Insurance cover for gig workers soon
Workers employed in gig economy may soon be eligible for insurance benefits provided by the state-run Employees’ State Insurance Corporation (ESIC). The move is a part of the Social Security Code Bill, 2019 approved by the Union Cabinet on Wednesday. The Code has also proposed covering plantation workers under the ESIC for the first time.

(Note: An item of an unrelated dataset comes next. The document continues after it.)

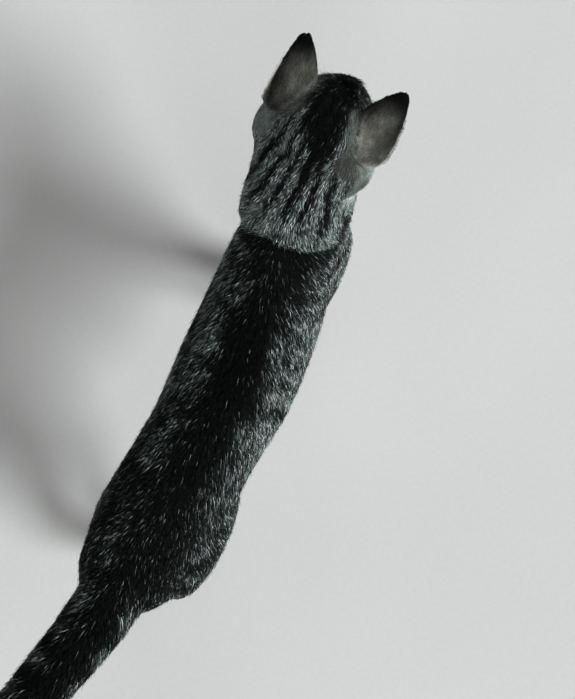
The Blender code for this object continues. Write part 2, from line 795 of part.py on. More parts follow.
def part_head(whole):
    """Thins the head less than the body, each a little past the cut, then makes the cut."""
    point, normal = Vector(HEAD_CUT[0]) * MM, Vector(HEAD_CUT[1]).normalized()
    spare, shift = normal * THINNING_OVERLAP * MM, normal * (JOINT_GAP * 0.5 * MM)
    head = thinned(half_of(whole, point - spare, -normal, "head_rough"), HEAD_TRIANGLES)
    body = thinned(half_of(whole, point + spare, normal, "body_rough"), BODY_TRIANGLES)
    cut_head = half_of(head, point + shift, -normal, "head")
    cut_body = half_of(body, point - shift, normal, "trunk")
    discard(whole, head, body)
    return keep_largest(cut_head), keep_largest(cut_body)


def build():
    head, body = part_head(fused_body())
    limbs = part_legs(body)
    trunk = part_trunk(body)
    neck = next(piece for piece in trunk if piece.name == "neck")
    ear_cutter = grown_copy(head, SEAT_GAP, "ear_cutter")
    ears = seat_ears(ear_cutter)
    neck_cutter = grown_copy(neck, SEAT_GAP, "neck_cutter")
    for ear in ears:
        boolean(ear, neck_cutter, "DIFFERENCE")
    discard(ear_cutter, neck_cutter)
    pieces = [head, *trunk, *limbs, *ears, *seat_features(head)]
    for piece in pieces:
        tidy_mesh(keep_largest(piece))
    return pieces


def finish(pieces):
    """Gives each piece its finish, its smooth shading and an origin at its own joint."""
    origins = {**trunk_origins(), **limb_origins(), **feature_origins()}
    for piece in pieces:
        piece.data.materials.clear()
        piece.data.materials.append(material(finish_of(piece.name)))
        piece.data.shade_smooth()
        piece.data.set_sharp_from_angle(angle=math.radians(SHARP_ANGLE))
        origin = Vector(origins[piece.name]) * MM
        piece.data.transform(Matrix.Translation(-origin))
        piece.location = origin


def stand_centred(pieces):
    """Puts the middle of the outline over the world's origin, soles on the floor."""
    corners = [piece.location + v.co for piece in pieces for v in piece.data.vertices]
    low = Vector([min(c[i] for c in corners) for i in range(3)])
    high = Vector([max(c[i] for c in corners) for i in range(3)])
    shift = Vector(((low.x + high.x) / 2, (low.y + high.y) / 2, low.z))
    for piece in pieces:
        piece.location -= shift


def clear_scene():
    discard(*list(bpy.data.objects))


clear_scene()
cat = build()
finish(cat)
stand_centred(cat)
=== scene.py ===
"""A slim grey mackerel tabby, standing: skin, coat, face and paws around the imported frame.

Metres, +Z up; the cat faces -Y and its left is +X.  Lengths of hair, depths of coat and
places on the head are in millimetres.  Places on the trunk are given by how far along the
spine they lie, how far to the side of it and at what angle round it.
"""

import itertools
import math

import bmesh
import bpy
import numpy as np
from mathutils import Matrix, Vector
from mathutils.bvhtree import BVHTree


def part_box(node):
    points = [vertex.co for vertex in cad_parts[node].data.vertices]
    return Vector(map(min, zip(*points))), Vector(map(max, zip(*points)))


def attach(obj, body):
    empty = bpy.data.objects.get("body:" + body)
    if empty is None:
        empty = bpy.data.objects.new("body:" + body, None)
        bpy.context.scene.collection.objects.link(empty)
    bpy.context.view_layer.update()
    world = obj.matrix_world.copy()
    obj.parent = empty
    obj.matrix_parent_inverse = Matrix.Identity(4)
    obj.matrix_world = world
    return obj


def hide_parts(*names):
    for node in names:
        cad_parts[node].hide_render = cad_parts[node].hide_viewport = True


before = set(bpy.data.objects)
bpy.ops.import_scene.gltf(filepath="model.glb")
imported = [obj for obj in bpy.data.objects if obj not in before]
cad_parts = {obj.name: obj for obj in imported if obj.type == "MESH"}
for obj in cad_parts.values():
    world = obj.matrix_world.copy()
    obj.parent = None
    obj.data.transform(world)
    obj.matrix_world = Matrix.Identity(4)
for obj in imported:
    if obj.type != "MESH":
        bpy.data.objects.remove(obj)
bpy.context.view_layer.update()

MM = 0.001
LEFT, RIGHT = 1, -1
SIDES = {"left": LEFT, "right": RIGHT}
FLESH = sorted(set(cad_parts) - {"eye_left", "eye_right", "nose"})
random = np.random.default_rng(11)


# ---- small helpers
def unit(vectors):
    lengths = np.linalg.norm(vectors, axis=-1, keepdims=True)
    return vectors / np.maximum(lengths, 1e-12)


def distance(offsets):
    return np.linalg.norm(offsets, axis=1)


def dot(a, b):
    return (a * b).sum(axis=-1, keepdims=True)


def ramp(value, low, high):
    """A soft step from 0 at low to 1 at high, which may lie below low."""
    t = np.clip((value - low) / (high - low), 0, 1)
    return t * t * (3 - 2 * t)


def bell(value, middle, width):
    return np.exp(-(((value - middle) / width) ** 2))


def mix(a, b, share):
    return a + (b - a) * share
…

The government has made an enabling provision in the code to provide insurance cover, under the ESI schemes, to gig, platform and plantation workers. This is the first time such workers will be covered under India’s social security law. Gig workers are usually spoken of in the context of the sharing economy, like Uber, Ola drivers, delivery persons for Zomato and Swiggy and so on. Essectially, these are jobs enabled by a tech enabled platform where the worker is not bound to the organisation and can choose to work for as long they want in a stint.
The ESI law will apply to all establishment employing at least 10 workers. However, all hazardous workers, working in establishment with even a single worker, will be given ESIC coverage, according to the Bill. An option has been proposed in the Bill to allow companies with less than 10 workers to provide them benefits under the ESI schemes.
Workers on a fixed-term contract, also known as fixed-term employees, are proposed to be eligible for gratuity before completing five years of service, according to the Bill. Such workers will be given gratuity benefits on a ‘pro-rata’ basis. This proposal will ensure fixed-term workers receive same benefits as permanent workers in an establishment.
Currently, workers are not entitled to gratuity before completing five years of continuous service, according to the provisions of the Payment of Gratuity Act, 1972. The law does not make any discrimination between casual, contractual, temporary or permanent workers who have completed five years of continuous.
The government has dropped a proposal to give options to private sector workers to switch away from Employees’ Pension Scheme (EPS) and the ESI schemes to choose other products.